日々の忙しさの中で、私たちはつい、目の前の成果や分かりやすい結果を求めてしまいがちです。しかし、少し立ち止まって、子どもたちの未来に繋がる本当に大切なことについて、一緒に考えてみませんか?
ノーベル賞受賞者が語る「基礎研究」の価値
今年もノーベル賞が発表される時期になりました。
ノーベル賞受賞者の言葉には、これまでも幾度となく深く感銘を受けましたので、ご紹介をします。

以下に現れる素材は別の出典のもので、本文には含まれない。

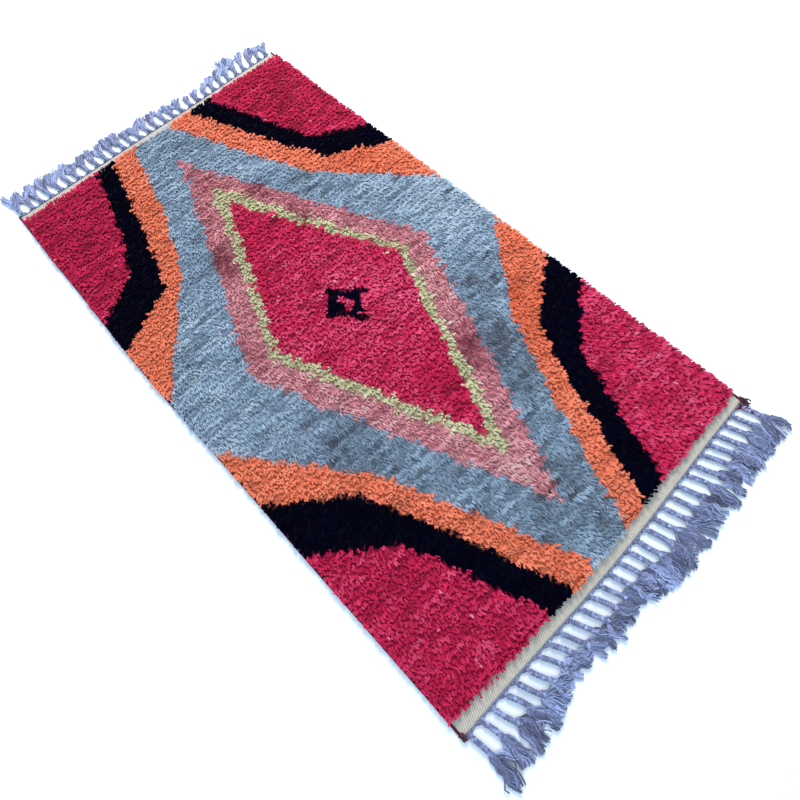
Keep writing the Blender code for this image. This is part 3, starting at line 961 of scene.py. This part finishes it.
def pile_pieces():
    """All strands of the pile, in one object for each yarn and part of the rug."""
    rng = np.random.default_rng(PILE_SEED)
    knots = knot_shapes(rng)
    bundles = {}
    for name in YARNS:
        strands = strands_of(knots, name, rng)
        roots = strands.path[:, 0]
        tips = strands.path[:, -1]
        seen = (roots[:, :2] + 2.0 * tips[:, :2]) / 3.0
        dark = np.array([
            name == "crimson" and (in_motif(tip[0], tip[1]) or in_motif(middle[0], middle[1]))
            for tip, middle in zip(tips, seen)
        ])
        parts = np.where(dark, "pile_navy", pile_part(name, roots[:, 0], roots[:, 1]))
        for part in np.unique(parts):
            chosen = parts == part
            final = part.split("_")[1]
            tints = yarn_colours(final, strands, chosen)
            bundles.setdefault(part, []).append((strands.path[chosen], strands.girth[chosen], tints))

    made = []
    for part, bundle in bundles.items():
        path, girth, tints = [np.concatenate(values) for values in zip(*bundle)]
        lean_line = path[:, -1] - path[:, 0]
        reference = unit(np.stack([lean_line[:, 1], -lean_line[:, 0], np.zeros(len(path))], -1))
        piece = tubes(part, path, girth, tints, STRAND_SIDES, STRAND_SOFTNESS, reference)
        made.append(dress(piece, "wool_" + part.split("_")[1], "pile", "pile"))
    return made


def grid_faces(index):
    return np.stack([index[:-1, :-1], index[:-1, 1:], index[1:, 1:], index[1:, :-1]], -1).reshape(-1, 4)


def rim_of(index):
    """The points round a grid, starting along its near side."""
    return np.concatenate([index[0, :-1], index[:-1, -1], index[-1, :0:-1], index[:0:-1, 0]])


def flat_uv(points, faces):
    """Two maps for flat cloth: its upper side beside its lower side, and one at the yarn's scale."""
    corner = points[faces]
    facing_up = corner[:, :, 2].mean(axis=1) > WEAVE_THICKNESS / 2
    across = (corner[:, :, 0] + MAP_HALF_WIDTH) * MAP_SHARE + np.where(facing_up, 0.0, 0.5)[:, None]
    along = (corner[:, :, 1] + MAP_HALF_LENGTH) / (2.0 * MAP_HALF_LENGTH)
    scaled = corner[:, :, :2] * YARN_MAP_SCALE
    return np.stack([across, along], -1).reshape(-1, 2), scaled.reshape(-1, 2)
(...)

多くの方は、自身の研究を振り返り、このようにおっしゃっています。
「私の研究は、始めた当初、一体何の役に立つのか、誰にも分かりませんでした。ただ純粋な好奇心に導かれ、何十年も探求を続けた結果、想像もしていなかったような発見に繋がったのです。」
このお話、即戦力や短期的な成果を重視する方々には、少し耳の痛い話かもしれません。
しかし、これこそが物事の本質を突いているように思えてなりません。
それは、私たちの子育てや教育のあり方にも、大切なヒントを与えてくれているのではないかということです。私たちは子どもたちに対し、「すぐに役に立つこと」や「目に見える成果」を求めすぎてはいないでしょうか。
「早く計算ができるようになってほしい」
「テストで良い点を取ってほしい」と願うあまり、子どもが持つ、すぐに結果には結びつかないかもしれない純粋な好奇心や探求心の芽を、無意識のうちに摘んでしまってはいないでしょうか。
「ハウツー本」が奪うもの
あるベストセラーを量産している編集長が、こんな嘆きを口にされていました。
「もう何十年も前から、出版業界では目の前の楽しさ、分かりやすさ、手っ取り早さが求められ、答えだけが書いてあるハウツー本ばかりが作られています。その結果、日本人の読解力も国語力も低下する一方です。これは非常に大きな問題です。」
これもまた、先ほどの基礎研究の話と驚くほど似ているとは思いませんか?
すぐに答えが手に入り、失敗しない方法が示されている「子育てのハウツー本」や「学習ドリル」。
もちろん、それらが助けになる場面もたくさんあるでしょう。
しかし、そればかりに頼ってしまうと、子どもたちはどうなるでしょうか。
じっくりと自分の頭で考え、試行錯誤し、時には失敗しながらも本質に近づいていく…という、最も大切な学びのプロセスを経験する機会を失ってしまうかもしれません。
手っ取り早い「答え」は、深い思考力や応用力、そして困難に立ち向かう力を育む機会を奪ってしまう危険性があるのです。
子育ては、未来への「基礎研究」
子どもたちの「これ、なあに?」という問い。夢中になって何かを集めたり、一見無駄に見えるような遊びに没頭したりする時間。それら一つひとつが、彼らにとっての壮大な「基礎研究」です。
その研究が、将来どのような「発見」に繋がるのかは、誰にも予測できません。もしかしたら、私たちが想像もつかないような、全く新しい分野で花開く才能の種なのかもしれません。
私たち大人の役目は、その研究の成果を急かしたり、評価したりすることではなく、子どもが心ゆくまで探求できるよう、その環境を温かく見守り、応援することではないでしょうか。
答えをすぐに与えるのではなく、一緒に考える。
失敗を責めるのではなく、再挑戦を励ます。
そのような関わりこそが、子どもたちの内なる力を信じ、彼ら自身の力で未来を切り拓いていくための、何よりの土台となると私は信じています。
子どもたちの可能性という、この世で最も価値のある「基礎研究」に、長い目で見守りながら、じっくりと関わっていきませんか。